In order to form such a molded product by a blow-molding method while suppressing the weight increase on the whole, it is required to form a parison in thickness variation in the circumferential direction so that the portions corresponding to the both end portions 25a, 25b of the seat-back frame 25 may become thicker as compared with the other portion (central portion 25c).
In obtaining such a parison varied in thickness so that specified portions are thicker as compared with the other portion, die shaving or core shaving has been conventionally effected on the accumulator head of a parison extruder.
For example, description will be given below, taking the case of core shaving as an example. As shown in FIG. 41, the parison is arranged to be downward extruded from an approximately ring-shaped gap formed between a core 84 having a vertical axial line and a ring-shaped die 83 enclosing said core 84. On the outer peripheral surface of said core 84, shaving is made on the area in which the thickness of the parison is to be made thicker so as to make the gap 85a of said portion larger as compared with other portions.
Therefore, the parison becomes thicker at the portion corresponding to said gap 85a. When blow-molding is conducted onto such a parison, this portion is formed thicker with higher strength as compared with other portion. This secures the required strength on the specified portion of the molding.
However, when the parison is outward extruded from the accumulator head 81 provided with the shaving as described above, since there is a difference in the parison extruding speed between the gap portion 86a where core shaving is effected and the other gap portions 86, when the degree of thickness variation exceeds a predetermined limit, a defect such as the undulated portion 87c may arise on the surface of the parison 87 as shown in FIG. 42 or the parison 87 may be extruded in a bent state.
For this reason, the thickness variation ratio, that is, the ratio of the thickness of the thicker portion to that of the thinner portion is limited to a predetermined range (generally about 1.2) and it is very difficult to obtain a thickness ratio larger than that.
Regarding this problem, the applicant of the present invention has developed the following blow-molding method. Namely, the molding method is arranged so that, as shown in FIG. 43, a parison 97 is extruded preliminarily in such a varied thickness state that thick portions 97a and thin portions 97b are formed in the circumferential direction. A pair of expander members 98 which are movable outward in contact with the thick portions 97a are provided in the inner side of the parison 97. The thick portions 97a are brought into contact with the corresponding molding surfaces of the molding die 93 by moving respective expander members 98 towards the outside of said parison 97 as shown in FIG. 44, thus extending said thin portions 97b.

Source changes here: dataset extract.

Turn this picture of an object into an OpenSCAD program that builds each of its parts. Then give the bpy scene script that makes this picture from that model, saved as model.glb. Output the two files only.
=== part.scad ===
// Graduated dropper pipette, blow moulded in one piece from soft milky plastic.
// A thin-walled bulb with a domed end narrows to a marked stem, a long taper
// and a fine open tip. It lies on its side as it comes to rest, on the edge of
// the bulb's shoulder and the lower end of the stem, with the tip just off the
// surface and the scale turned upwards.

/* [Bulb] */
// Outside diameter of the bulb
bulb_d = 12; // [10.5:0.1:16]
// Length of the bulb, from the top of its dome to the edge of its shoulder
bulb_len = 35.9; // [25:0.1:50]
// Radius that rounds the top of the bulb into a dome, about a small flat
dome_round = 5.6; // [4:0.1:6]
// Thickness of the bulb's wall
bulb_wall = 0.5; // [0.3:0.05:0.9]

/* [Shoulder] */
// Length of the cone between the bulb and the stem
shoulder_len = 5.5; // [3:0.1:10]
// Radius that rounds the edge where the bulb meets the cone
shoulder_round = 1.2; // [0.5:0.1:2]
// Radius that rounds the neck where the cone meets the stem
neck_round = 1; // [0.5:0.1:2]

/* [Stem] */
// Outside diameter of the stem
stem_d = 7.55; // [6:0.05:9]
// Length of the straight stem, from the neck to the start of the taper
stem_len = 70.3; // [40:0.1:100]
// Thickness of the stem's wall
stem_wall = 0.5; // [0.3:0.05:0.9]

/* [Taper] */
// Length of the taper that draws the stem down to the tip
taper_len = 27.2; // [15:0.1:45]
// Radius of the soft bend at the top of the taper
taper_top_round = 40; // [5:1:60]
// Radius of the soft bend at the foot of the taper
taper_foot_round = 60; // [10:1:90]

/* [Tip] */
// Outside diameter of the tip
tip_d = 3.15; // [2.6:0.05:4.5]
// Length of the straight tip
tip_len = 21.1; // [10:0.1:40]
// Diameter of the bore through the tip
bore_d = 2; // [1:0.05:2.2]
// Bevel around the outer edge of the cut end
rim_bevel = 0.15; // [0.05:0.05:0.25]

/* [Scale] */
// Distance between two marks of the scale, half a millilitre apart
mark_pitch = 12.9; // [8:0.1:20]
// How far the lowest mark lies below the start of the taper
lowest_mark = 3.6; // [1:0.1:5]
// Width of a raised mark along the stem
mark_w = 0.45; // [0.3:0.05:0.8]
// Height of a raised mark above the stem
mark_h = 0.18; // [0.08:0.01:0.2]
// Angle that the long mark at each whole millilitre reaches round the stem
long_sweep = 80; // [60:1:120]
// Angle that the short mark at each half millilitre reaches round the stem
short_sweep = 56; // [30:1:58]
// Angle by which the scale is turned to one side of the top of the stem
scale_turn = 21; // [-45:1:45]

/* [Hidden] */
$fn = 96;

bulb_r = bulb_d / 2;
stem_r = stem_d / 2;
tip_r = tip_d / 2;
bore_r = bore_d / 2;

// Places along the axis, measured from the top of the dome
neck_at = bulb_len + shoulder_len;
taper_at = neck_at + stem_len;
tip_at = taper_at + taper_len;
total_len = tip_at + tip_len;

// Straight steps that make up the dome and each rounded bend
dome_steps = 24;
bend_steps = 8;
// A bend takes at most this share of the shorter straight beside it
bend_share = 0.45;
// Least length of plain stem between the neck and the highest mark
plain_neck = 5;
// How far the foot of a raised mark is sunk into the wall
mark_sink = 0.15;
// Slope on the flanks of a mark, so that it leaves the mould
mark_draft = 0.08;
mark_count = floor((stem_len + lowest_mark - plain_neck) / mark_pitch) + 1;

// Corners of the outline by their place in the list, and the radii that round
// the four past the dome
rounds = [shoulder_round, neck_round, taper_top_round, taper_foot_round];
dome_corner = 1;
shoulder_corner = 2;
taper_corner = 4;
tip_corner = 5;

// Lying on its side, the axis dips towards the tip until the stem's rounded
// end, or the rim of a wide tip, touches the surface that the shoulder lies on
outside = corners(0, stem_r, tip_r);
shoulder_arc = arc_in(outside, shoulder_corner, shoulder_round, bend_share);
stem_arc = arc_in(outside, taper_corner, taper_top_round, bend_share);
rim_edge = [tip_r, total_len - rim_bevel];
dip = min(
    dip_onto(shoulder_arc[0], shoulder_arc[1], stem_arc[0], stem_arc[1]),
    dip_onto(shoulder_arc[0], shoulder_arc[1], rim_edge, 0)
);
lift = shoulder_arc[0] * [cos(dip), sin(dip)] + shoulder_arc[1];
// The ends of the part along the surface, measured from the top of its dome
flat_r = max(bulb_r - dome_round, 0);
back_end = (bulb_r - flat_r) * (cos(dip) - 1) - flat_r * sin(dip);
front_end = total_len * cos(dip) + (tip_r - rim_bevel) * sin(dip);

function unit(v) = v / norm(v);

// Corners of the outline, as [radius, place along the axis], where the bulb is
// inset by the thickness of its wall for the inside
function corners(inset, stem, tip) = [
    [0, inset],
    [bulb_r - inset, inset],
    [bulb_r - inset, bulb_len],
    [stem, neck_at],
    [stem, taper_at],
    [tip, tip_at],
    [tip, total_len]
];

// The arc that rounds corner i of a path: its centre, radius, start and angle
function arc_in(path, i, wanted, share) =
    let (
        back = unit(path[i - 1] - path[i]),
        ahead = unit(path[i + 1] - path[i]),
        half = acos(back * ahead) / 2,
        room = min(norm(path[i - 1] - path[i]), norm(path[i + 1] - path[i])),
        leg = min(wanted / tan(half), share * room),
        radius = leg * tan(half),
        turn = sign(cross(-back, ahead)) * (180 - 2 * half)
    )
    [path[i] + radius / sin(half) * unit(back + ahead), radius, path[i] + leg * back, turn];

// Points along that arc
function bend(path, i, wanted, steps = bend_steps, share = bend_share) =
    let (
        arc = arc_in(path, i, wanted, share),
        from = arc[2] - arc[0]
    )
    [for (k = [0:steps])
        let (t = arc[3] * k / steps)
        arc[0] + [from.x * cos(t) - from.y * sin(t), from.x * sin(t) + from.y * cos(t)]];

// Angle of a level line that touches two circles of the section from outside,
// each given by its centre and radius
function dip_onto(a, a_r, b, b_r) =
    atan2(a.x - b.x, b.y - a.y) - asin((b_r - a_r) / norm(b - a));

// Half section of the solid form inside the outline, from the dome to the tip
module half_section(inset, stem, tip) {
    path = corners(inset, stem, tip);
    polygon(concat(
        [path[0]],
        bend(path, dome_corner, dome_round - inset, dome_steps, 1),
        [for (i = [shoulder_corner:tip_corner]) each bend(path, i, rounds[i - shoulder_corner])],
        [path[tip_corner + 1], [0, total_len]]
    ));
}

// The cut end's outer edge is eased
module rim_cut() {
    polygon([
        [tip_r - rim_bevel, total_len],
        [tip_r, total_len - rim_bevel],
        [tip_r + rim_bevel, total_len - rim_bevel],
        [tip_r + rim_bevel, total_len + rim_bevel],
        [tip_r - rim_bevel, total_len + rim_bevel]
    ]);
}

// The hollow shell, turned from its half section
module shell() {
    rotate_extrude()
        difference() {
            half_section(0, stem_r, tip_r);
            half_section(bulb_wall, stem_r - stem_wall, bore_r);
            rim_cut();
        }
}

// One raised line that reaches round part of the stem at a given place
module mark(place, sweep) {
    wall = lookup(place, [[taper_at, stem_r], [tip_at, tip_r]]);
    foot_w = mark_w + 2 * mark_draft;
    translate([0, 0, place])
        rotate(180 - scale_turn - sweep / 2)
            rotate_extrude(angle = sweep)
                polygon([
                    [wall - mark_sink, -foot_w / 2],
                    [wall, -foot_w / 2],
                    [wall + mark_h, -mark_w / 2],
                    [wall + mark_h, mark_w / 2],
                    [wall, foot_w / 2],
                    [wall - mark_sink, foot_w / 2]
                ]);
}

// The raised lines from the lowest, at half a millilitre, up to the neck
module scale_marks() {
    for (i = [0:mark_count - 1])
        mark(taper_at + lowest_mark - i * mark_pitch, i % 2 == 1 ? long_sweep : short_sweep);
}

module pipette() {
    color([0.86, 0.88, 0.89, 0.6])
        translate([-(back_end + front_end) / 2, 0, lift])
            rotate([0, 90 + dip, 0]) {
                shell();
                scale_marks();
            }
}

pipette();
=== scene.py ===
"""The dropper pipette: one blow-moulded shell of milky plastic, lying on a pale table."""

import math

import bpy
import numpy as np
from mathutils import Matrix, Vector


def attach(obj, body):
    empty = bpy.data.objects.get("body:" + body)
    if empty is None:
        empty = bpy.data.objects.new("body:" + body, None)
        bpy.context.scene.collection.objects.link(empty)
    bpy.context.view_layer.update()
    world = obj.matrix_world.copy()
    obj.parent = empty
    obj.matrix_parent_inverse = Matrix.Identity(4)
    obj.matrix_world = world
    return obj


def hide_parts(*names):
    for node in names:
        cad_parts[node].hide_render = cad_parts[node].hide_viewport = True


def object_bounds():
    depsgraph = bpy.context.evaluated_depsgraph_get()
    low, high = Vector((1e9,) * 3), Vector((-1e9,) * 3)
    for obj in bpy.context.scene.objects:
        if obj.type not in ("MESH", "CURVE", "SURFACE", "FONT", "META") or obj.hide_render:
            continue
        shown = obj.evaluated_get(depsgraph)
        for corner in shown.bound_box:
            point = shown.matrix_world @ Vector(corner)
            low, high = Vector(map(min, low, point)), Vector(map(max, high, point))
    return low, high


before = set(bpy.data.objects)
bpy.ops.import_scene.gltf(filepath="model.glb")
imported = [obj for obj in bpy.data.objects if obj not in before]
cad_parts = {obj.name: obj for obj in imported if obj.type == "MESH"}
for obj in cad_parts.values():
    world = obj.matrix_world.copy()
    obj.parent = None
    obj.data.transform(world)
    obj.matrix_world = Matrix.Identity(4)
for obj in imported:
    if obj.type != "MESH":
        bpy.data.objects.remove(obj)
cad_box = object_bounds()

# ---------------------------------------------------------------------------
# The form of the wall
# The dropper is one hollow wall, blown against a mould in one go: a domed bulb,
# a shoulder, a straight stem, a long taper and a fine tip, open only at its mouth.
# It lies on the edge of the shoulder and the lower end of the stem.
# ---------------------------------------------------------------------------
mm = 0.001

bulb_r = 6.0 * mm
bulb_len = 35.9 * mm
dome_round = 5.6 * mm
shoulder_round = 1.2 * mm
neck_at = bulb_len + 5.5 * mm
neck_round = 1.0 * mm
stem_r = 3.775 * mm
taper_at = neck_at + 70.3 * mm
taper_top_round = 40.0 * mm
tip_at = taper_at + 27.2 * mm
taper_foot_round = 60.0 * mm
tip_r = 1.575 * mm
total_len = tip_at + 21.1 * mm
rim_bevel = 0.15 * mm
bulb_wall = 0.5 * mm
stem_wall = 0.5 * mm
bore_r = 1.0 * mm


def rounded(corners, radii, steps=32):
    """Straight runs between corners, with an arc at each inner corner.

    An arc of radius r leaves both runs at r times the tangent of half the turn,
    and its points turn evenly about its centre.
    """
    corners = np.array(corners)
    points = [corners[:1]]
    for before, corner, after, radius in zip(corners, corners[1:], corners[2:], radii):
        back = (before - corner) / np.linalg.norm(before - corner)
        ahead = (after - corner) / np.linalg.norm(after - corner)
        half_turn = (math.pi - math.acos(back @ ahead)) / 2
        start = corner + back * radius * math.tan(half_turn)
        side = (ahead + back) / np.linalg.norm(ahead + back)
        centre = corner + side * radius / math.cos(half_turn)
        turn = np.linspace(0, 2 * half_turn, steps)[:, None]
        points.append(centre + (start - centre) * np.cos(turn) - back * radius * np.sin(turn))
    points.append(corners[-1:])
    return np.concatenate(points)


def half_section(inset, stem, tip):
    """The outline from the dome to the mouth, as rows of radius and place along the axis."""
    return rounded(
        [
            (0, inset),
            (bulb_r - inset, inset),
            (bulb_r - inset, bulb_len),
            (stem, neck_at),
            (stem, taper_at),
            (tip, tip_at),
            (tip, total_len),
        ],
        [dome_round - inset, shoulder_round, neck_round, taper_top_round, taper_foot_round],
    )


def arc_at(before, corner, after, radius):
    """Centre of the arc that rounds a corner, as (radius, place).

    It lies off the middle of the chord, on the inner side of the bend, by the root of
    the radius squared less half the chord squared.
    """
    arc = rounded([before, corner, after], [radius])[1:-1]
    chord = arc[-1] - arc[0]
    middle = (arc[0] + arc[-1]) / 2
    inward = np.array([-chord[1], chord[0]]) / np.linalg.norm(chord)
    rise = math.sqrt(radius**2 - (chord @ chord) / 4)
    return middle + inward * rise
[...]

Air is then blown into the parison 97 as shown in FIG. 45.
According to this method, since air blowing is effected in the state where the thick portions 97a, 97a are in contact with the molding die 93 and cooled, the extension of the thick portions 97a, 97a of the parison 97 is suppressed during the extension by blowing and almost only the thin portions 97b, 97b are extended. Therefore, by preliminarily forming the thin portions 97b, 97b to be slightly thicker in consideration of the allowance for the thickness reduction due to the extension, no extreme thickness variation such as performed finally in the resinous molding product is necessary.
By this molding method, such a defect that an undulation portion takes place on the surface of the parison 97 or the parison 97 is extruded in the bent state can be prevented and a molding product having a wide range of thickness variation ratio (thickness ratio) can be obtained. Furthermore, since each thick portion 97a of the parison 97 is secured at the thickness set at the extension process by the expander member 93, the thickness of the thick portion of the molding product can be set at a high accuracy.
By employment of the above-described method, even in the case where a parison is formed almost uniformly in thickness in the circumferential direction, namely, a parison is extruded downwards in the form of the so-called uniform thickness parison, a molding product in which a specific portion is formed thicker can be obtained. Namely, in this case, a parison can be extruded downwards without the possibility of defects such as the surface undulation or other deformations of the parison, and further, a wide range of thickness variation ratio can be given to the molding product.
Meanwhile, the above-described method is so arranged that, by bringing the expander members into contact with the specific portions (thick portions 97a) of the parison 97, the specific portions 97a are cooled and solidified to suppress the flow of the resinous material at these portion. In the state where the original thickness of said specific portions is retained as far as possible, portions (thin portions 97b) other than the specific portions 97a of the parison 97 are extended. The thickness difference between the specific portion 97a of the parison 97 and the other portion 97b caused by this extension determines the thickness variation ratio of the molding.
The extent to which the thickness difference between the specific portion 97a and the other portion 97b is secured depends largely upon the temperature difference between both portions 97a and 97b at the time of extension. Therefore, how to set the temperature difference is very much important for securing a predetermined thickness ratio on the molding.
Furthermore, in order to provide a predetermined thickness ratio on the molding, it is important to effectively cool and solidify the specific portion 97a.
However, when the specific portion 97a is cooled and solidified too excessively, the moldability of this portion at the blow-molding after extension is impaired, resulting in the probability of yielding defective moldings.
Furthermore, there has been such a problem that when the temperature at the surface of the specific portion 97a contacted by the expanding member 98 is too low and solidified excessively, both members become easy to stick to each other, which worsens the separability in separating the expanding member 98 from the contact portion of the specific portion 97a after completion of the extension process.
On the other hand, in obtaining moldings in which the specific portions are made thicker, if the range of thick thickness formation can be adjusted to increase or decrease, it is very convenient for designing and manufacturing various moldings having different requirements for the range of thick thickness formation.